While she's been stuck indoors during the lockdown, the SMILF creator-actress has been escaping into the world of Lil Dicky's FX comedy show.

Most of us are sequestered in our homes, doing our part to slow the spread of COVID-19. That includes some of our favorite artists, so we’re asking them to tell us about one thing — a book, a movie, a record, whatever — that’s helping them get through this difficult time.

I’m staying home, spending a lot of appreciated time with my husband and son. The gravity of it hits at different moments, and it can be up and down emotionally. John Prine dying had me weeping. I try to take news/social media breaks and keep expectations of myself low, while not falling into complete self-sabotage and paralysis. Writing, when I find the focus, is a nice escape. I just finished a pilot script and am about to try to start a new one. The beginning of a project – when you're at the base of the mountain, looking up and trying to work out what path you’re going to take – always makes you feel a little crazy and that’s when you’re not experiencing a global pandemic.

Recently, I have been revisiting comforting movies I love, like Good Will Hunting, Silver Linings Playbook, Logan Lucky, The Talented Mr. Ripley to name a few. We’re also currently watching the FX show Dave, a new half-hour comedy about a very white, very Jewish rapper, starring Lil Dicky, which is a fun, surprisingly soulful distraction. When FX does it right, their shows are so singular and distinctive. There's an honesty and a self-awareness to the friendships in the show that is so satisfying. Lil Dicky’s character is neurotic and insecure, and is upfront about it in a way that recalls Woody Allen in his prime.

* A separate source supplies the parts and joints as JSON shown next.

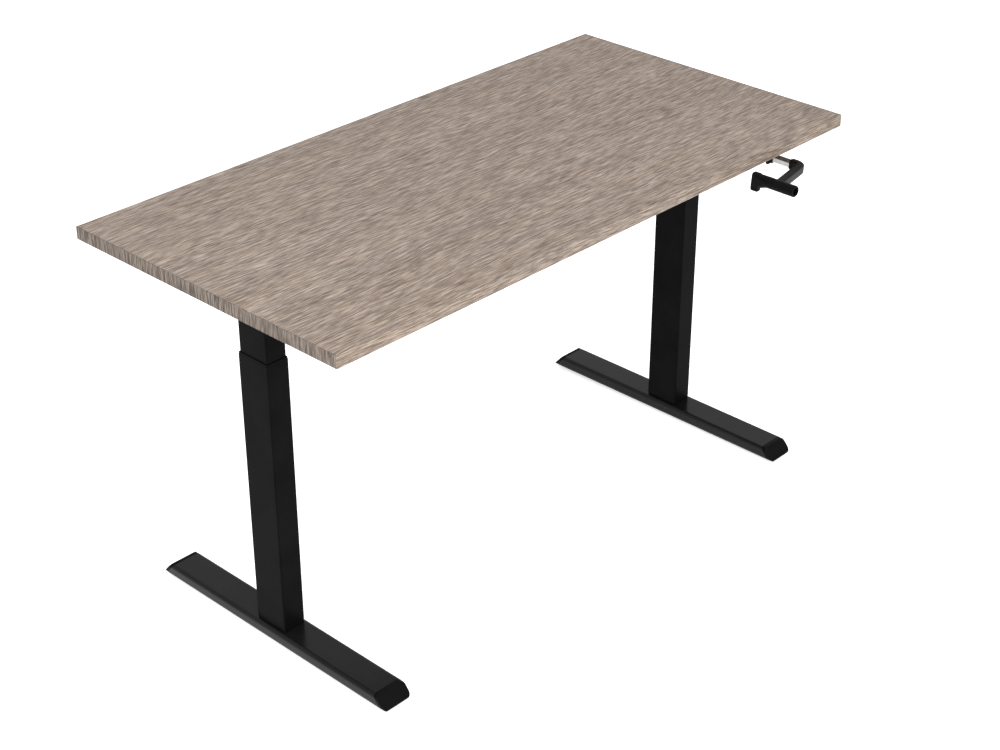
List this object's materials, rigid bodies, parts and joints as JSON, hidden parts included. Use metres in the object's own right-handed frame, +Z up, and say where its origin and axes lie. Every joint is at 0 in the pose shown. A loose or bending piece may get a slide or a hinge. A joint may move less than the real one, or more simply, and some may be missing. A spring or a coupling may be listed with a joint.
{
  "type": "height adjustable standing desk",
  "caption": "Rectangular wood-effect worktop on a black two-leg lifting frame with flat feet, raised and lowered by a hand crank under its front right corner.",
  "frame": {"origin": "on the floor, straight below the centre of the worktop", "axes": "+X to the right of a person sitting at the desk, +Y away from them, +Z up; the crank is at the front, -Y"},
  "size_m": [1.4, 0.819, 0.787],
  "materials": {
    "oak_laminate": "matt grey-brown oak decor paper laminate, fine grain along the worktop",
    "edge_band": "matt printed edge band",
    "particle_board": "pressed wood chips",
    "black_powder_coat": "semi-gloss black powder coat with a fine orange peel",
    "black_plastic": "fine-textured moulded plastic",
    "white_acetal": "plain moulded bearing plastic",
    "zinc_steel": "zinc-plated steel",
    "screw_steel": "rolled steel, lightly oiled",
    "gear_steel": "sintered steel, lightly greased",
    "cast_housing": "as-cast aluminium, tumbled",
    "brass": "turned brass",
    "rubber_pad": "moulded pad"
  },
  "bodies": {
    "base": {"foot_left": "black_powder_coat", "foot_right": "black_powder_coat", "foot_end_caps": "black_plastic", "leveller_inserts": "zinc_steel", "foot_plates": "black_powder_coat", "foot_bolts": "zinc_steel", "weld_nuts": "zinc_steel", "outer_column_left": "black_powder_coat", "outer_column_right": "black_powder_coat", "glide_collars": "black_plastic", "nut_posts": "zinc_steel", "lift_nuts": "brass"},
    "top": {"worktop_core": "particle_board", "worktop_top_sheet": "oak_laminate", "worktop_under_sheet": "oak_laminate", "edge_bands_long": "edge_band", "edge_bands_short": "edge_band", "inner_tube_left": "black_powder_coat", "inner_tube_right": "black_powder_coat", "inner_glides": "white_acetal", "gear_housing_left": "cast_housing", "gear_housing_right": "cast_housing", "gear_cover_left": "cast_housing", "gear_cover_right": "cast_housing", "screw_bearings": "zinc_steel", "rod_bushes": "brass", "crank_housing": "cast_housing", "crank_housing_cover": "cast_housing", "crank_bush": "brass", "side_bracket_left": "black_powder_coat", "side_bracket_right": "black_powder_coat", "cross_rail_front": "black_powder_coat", "cross_rail_back": "black_powder_coat", "rail_end_plates": "black_powder_coat", "rail_bolts": "zinc_steel", "crank_guide": "black_powder_coat", "worktop_screws": "zinc_steel", "housing_screws": "zinc_steel"},
    "screw_left": {"lead_screw_left": "screw_steel", "screw_gear_left": "gear_steel"},
    "screw_right": {"lead_screw_right": "screw_steel", "screw_gear_right": "gear_steel"},
    "rod": {"drive_rod": "zinc_steel", "rod_gear_left": "gear_steel", "rod_gear_right": "gear_steel", "rod_gear_crank": "gear_steel"},
    "crank": {"crank_gear": "gear_steel", "crank_stub": "screw_steel", "crank_pin": "zinc_steel", "crank_bar": "zinc_steel", "crank_sleeve": "black_plastic", "crank_arm": "black_plastic"},
    "grip": {"grip_front": "black_plastic", "grip_rear": "black_plastic", "grip_bolt": "zinc_steel"},
    "pad_front_left": {"levelling_pad_front_left": "rubber_pad"},
    "pad_front_right": {"levelling_pad_front_right": "rubber_pad"},
    "pad_back_left": {"levelling_pad_back_left": "rubber_pad"},
    "pad_back_right": {"levelling_pad_back_right": "rubber_pad"}
  },
  "joints": [
    {"name": "lift", "type": "slide", "parent": "base", "child": "top", "axis": [0, 0, 1], "range_m": [-0.064, 0.336]},
    {"name": "crank_turn", "type": "hinge", "parent": "top", "child": "crank", "pos_m": [0.51, -0.2, 0.742], "axis": [0, 1, 0], "range_deg": [-2890, 15130]},
    {"name": "rod_turn", "type": "hinge", "parent": "top", "child": "rod", "pos_m": [0, -0.024, 0.742], "axis": [1, 0, 0], "range_deg": [-15130, 2890]},
    {"name": "screw_left_turn", "type": "hinge", "parent": "top", "child": "screw_left", "pos_m": [-0.588, -0.024, 0.4], "axis": [0, 0, 1], "range_deg": [-2890, 15130]},
    {"name": "screw_right_turn", "type": "hinge", "parent": "top", "child": "screw_right", "pos_m": [0.588, -0.024, 0.4], "axis": [0, 0, 1], "range_deg": [-2890, 15130]},
    {"name": "grip_spin", "type": "hinge", "parent": "crank", "child": "grip", "pos_m": [0.38071, -0.4, 0.75559], "axis": [0, 1, 0], "continuous": true},
    {"name": "pad_front_left_level", "type": "slide", "parent": "base", "child": "pad_front_left", "axis": [0, 0, 1], "range_m": [-0.01, 0]},
    {"name": "pad_front_right_level", "type": "slide", "parent": "base", "child": "pad_front_right", "axis": [0, 0, 1], "range_m": [-0.01, 0]},
    {"name": "pad_back_left_level", "type": "slide", "parent": "base", "child": "pad_back_left", "axis": [0, 0, 1], "range_m": [-0.01, 0]},
    {"name": "pad_back_right_level", "type": "slide", "parent": "base", "child": "pad_back_right", "axis": [0, 0, 1], "range_m": [-0.01, 0]}
  ],
  "couplings": [
    {"joint": "crank_turn", "follows": "lift", "rad_per_m": 785.4},
    {"joint": "rod_turn", "follows": "lift", "rad_per_m": -785.4},
    {"joint": "screw_left_turn", "follows": "lift", "rad_per_m": 785.4},
    {"joint": "screw_right_turn", "follows": "lift", "rad_per_m": 785.4}
  ]
}
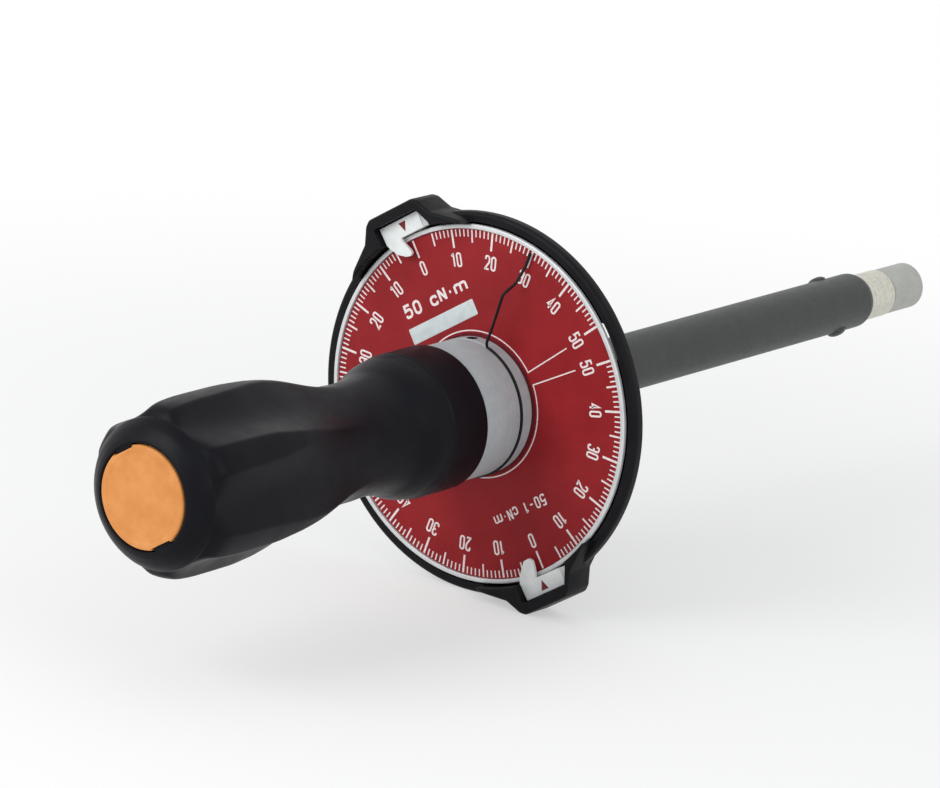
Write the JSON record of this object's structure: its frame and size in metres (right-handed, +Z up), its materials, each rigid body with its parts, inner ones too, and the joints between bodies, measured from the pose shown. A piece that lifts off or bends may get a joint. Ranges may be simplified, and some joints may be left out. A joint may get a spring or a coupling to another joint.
{
  "type": "dial torque screwdriver",
  "caption": "Hand torque screwdriver: fluted grip, round scale dial with wire memory pointer, turning index frame with ears, long tube and hexagon bit holder.",
  "frame": {"origin": "bottom centre of the bounding box: under the tool axis, midway between the end cap and the bit holder, at the height of the index frame's lowest point", "axes": "+Y along the tool axis, from the grip to the bit holder; +Z up; the tool is turned 33.3 degrees about its axis from upper ear on top, so the ring of the index frame and the lower ear touch z = 0 together; it is held by its grip"},
  "size_m": [0.08, 0.2648, 0.08],
  "materials": {
    "grip": "black, faint satin",
    "grip_cap": "orange, matt",
    "grip_nut": "plain steel",
    "grip_washer": "plain steel",
    "drive_dowel": "ground steel",
    "spindle": "turned steel",
    "collar": "satin, turned",
    "collar_set_screw": "blackened",
    "dial_plate": "satin",
    "scale_face": "red, semi-gloss, printed in white",
    "dial_screw_1": "plain steel",
    "dial_screw_2": "plain steel",
    "dial_screw_3": "plain steel",
    "torsion_bar": "spring steel",
    "bar_pin": "ground steel",
    "journal_clip": "spring steel, dark",
    "memory_pointer": "black spring wire",
    "index_frame": "black, satin",
    "index_upper": "white",
    "index_lower": "white",
    "hub_set_screw": "blackened",
    "tube": "dark grey, satin",
    "rear_bush": "plain bronze",
    "front_bush": "plain bronze",
    "tube_screw_upper": "blackened",
    "tube_screw_lower": "blackened",
    "bit_holder": "bright, nickel-like",
    "detent_ball": "polished",
    "chuck_sleeve": "grey, matt"
  },
  "bodies": {
    "grip": {"grip": "grip", "grip_cap": "grip_cap", "grip_nut": "grip_nut", "grip_washer": "grip_washer", "drive_dowel": "drive_dowel", "spindle": "spindle", "collar": "collar", "collar_set_screw": "collar_set_screw", "dial_plate": "dial_plate", "scale_face": "scale_face", "dial_screw_1": "dial_screw_1", "dial_screw_2": "dial_screw_2", "dial_screw_3": "dial_screw_3", "torsion_bar": "torsion_bar", "bar_pin": "bar_pin", "journal_clip": "journal_clip"},
    "driver": {"index_frame": "index_frame", "index_upper": "index_upper", "index_lower": "index_lower", "hub_set_screw": "hub_set_screw", "tube": "tube", "rear_bush": "rear_bush", "front_bush": "front_bush", "tube_screw_upper": "tube_screw_upper", "tube_screw_lower": "tube_screw_lower", "bit_holder": "bit_holder", "detent_ball": "detent_ball"},
    "pointer": {"memory_pointer": "memory_pointer"},
    "chuck": {"chuck_sleeve": "chuck_sleeve"}
  },
  "joints": [
    {"name": "driver_turn", "type": "hinge", "parent": "grip", "child": "driver", "pos_m": [0, -0.02715, 0.04], "axis": [0, 1, 0], "range_deg": [-84, 84], "stiffness_Nm_per_rad": 0.341},
    {"name": "pointer_turn", "type": "hinge", "parent": "grip", "child": "pointer", "pos_m": [0, -0.03065, 0.04], "axis": [0, 1, 0], "range_deg": [-48, 127]},
    {"name": "sleeve_slide", "type": "slide", "parent": "driver", "child": "chuck", "axis": [0, 1, 0], "range_m": [0, 0.0025]}
  ]
}
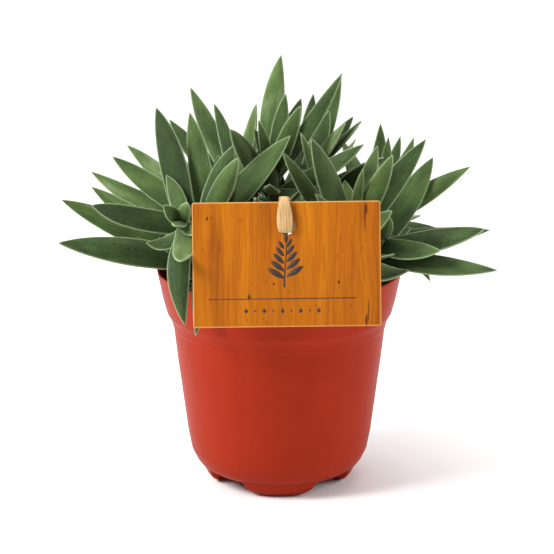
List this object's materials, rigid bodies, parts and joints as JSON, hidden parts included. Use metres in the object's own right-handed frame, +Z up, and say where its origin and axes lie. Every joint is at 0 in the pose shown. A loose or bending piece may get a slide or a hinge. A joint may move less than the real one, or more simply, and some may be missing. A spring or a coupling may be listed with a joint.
{
  "type": "potted succulent",
  "caption": "A bushy rosette-leaved succulent in a round tapered plastic nursery pot on low feet, filled with soil, with a plain wood-look card hung in front by a natural raffia band",
  "frame": {"origin": "under the middle of the whole object's box, at the bottom of the pot's feet", "axes": "Z up, the card faces -Y, X to the right seen from the card side"},
  "size_m": [0.209, 0.1602, 0.2081],
  "materials": {
    "pot_plastic": "satin terracotta-coloured moulded plastic",
    "soil": "damp dark peat with a few pale grains",
    "card": "printed orange-brown wood look, lightly satin, pale cut edge",
    "raffia": "dry natural raffia with fine lengthwise fibres",
    "leaf": "velvety grey-green fleshy leaf with fine pale hairs along its margins"
  },
  "bodies": {
    "root": {"pot": "pot_plastic", "soil": "soil", "label_card": "card", "raffia_band": "raffia", "shoot_front_left": "leaf", "shoot_centre_left": "leaf", "shoot_left_low": "leaf", "shoot_left_high": "leaf", "shoot_mid_left": "leaf", "shoot_centre": "leaf", "shoot_mid_right": "leaf", "shoot_right": "leaf", "shoot_far_right": "leaf", "shoot_back_right": "leaf", "shoot_back_left": "leaf", "shoot_back_mid": "leaf", "shoot_back_end": "leaf", "shoot_front_low": "leaf", "shoot_front_inner": "leaf", "shoot_inner_left": "leaf", "shoot_inner_right": "leaf"}
  },
  "joints": []
}
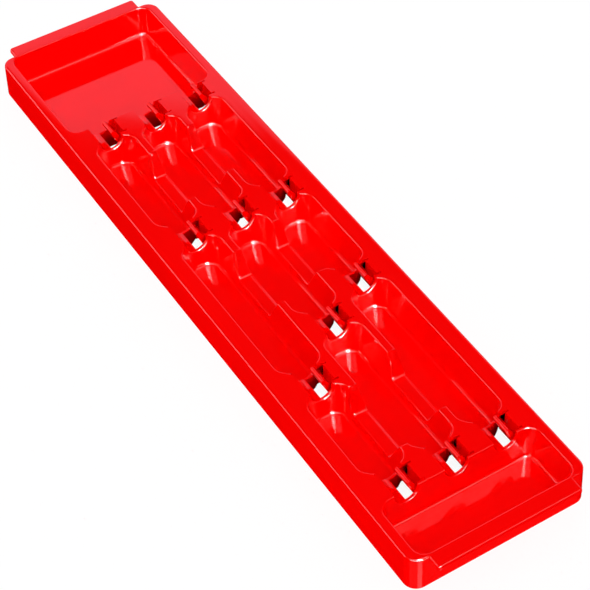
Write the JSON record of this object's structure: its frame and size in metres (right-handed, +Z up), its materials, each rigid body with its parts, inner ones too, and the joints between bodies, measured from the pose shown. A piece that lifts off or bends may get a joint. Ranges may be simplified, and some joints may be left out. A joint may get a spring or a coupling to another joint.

The show is set in the underground hip hop community, which is a world I love to be in. My son is super into underground rap, and there are rappers in the show who make cameos who he is a huge fan of. Even though we skip some parts of the show that are not age-appropriate, we’ve really bonded over watching it together. One of the actors in Dave is a rapper named GaTa and in one episode gives the most moving, heartbreaking performance; his character talks about his struggles with mental illness, all of which is based on GaTa’s real experiences. Dave airs every Wednesday and is one of the only shows I'm watching in real time. I really appreciate its brand of humor and watching it has been a nice escape.

I’d like to recommend Looking for Lorraine by Imani Perry, which I read it over the summer and is really moving. It’s a biography of the playwright and activist Lorraine Hansberry, who wrote A Raisin in the Sun, and Perry writes in such a way that you are completely immersed in Hansberry’s life. Hansberry died of cancer tragically young – she was 34 – and you are filled with a sadness and a longing for what she might have achieved had she not died then. But even for her short life, she accomplished so much. Her relationship with James Baldwin was really moving. It was deeply inspiring to read about someone who lived with such intense passion and artistry. I've been working on a miniseries of The Bell Jar so it was interesting to read about a contemporary of Sylvia Plath’s, another young woman who was a writer in New York City around the same time, although Hansberry’s work was way more politically impactful. By the end of the book, I was sobbing in my bed, just guttural sobs.

A book that I’ve reread during the pandemic is Kitchen by Banana Yoshimoto. It was a favorite of mine in high school and my mom sent me my copy, knowing I might want it in quarantine. Highly recommended. Yoshimoto has a subversive and fun voice and she wrote the book in her twenties. She was way ahead of her time in subject matter and perspective.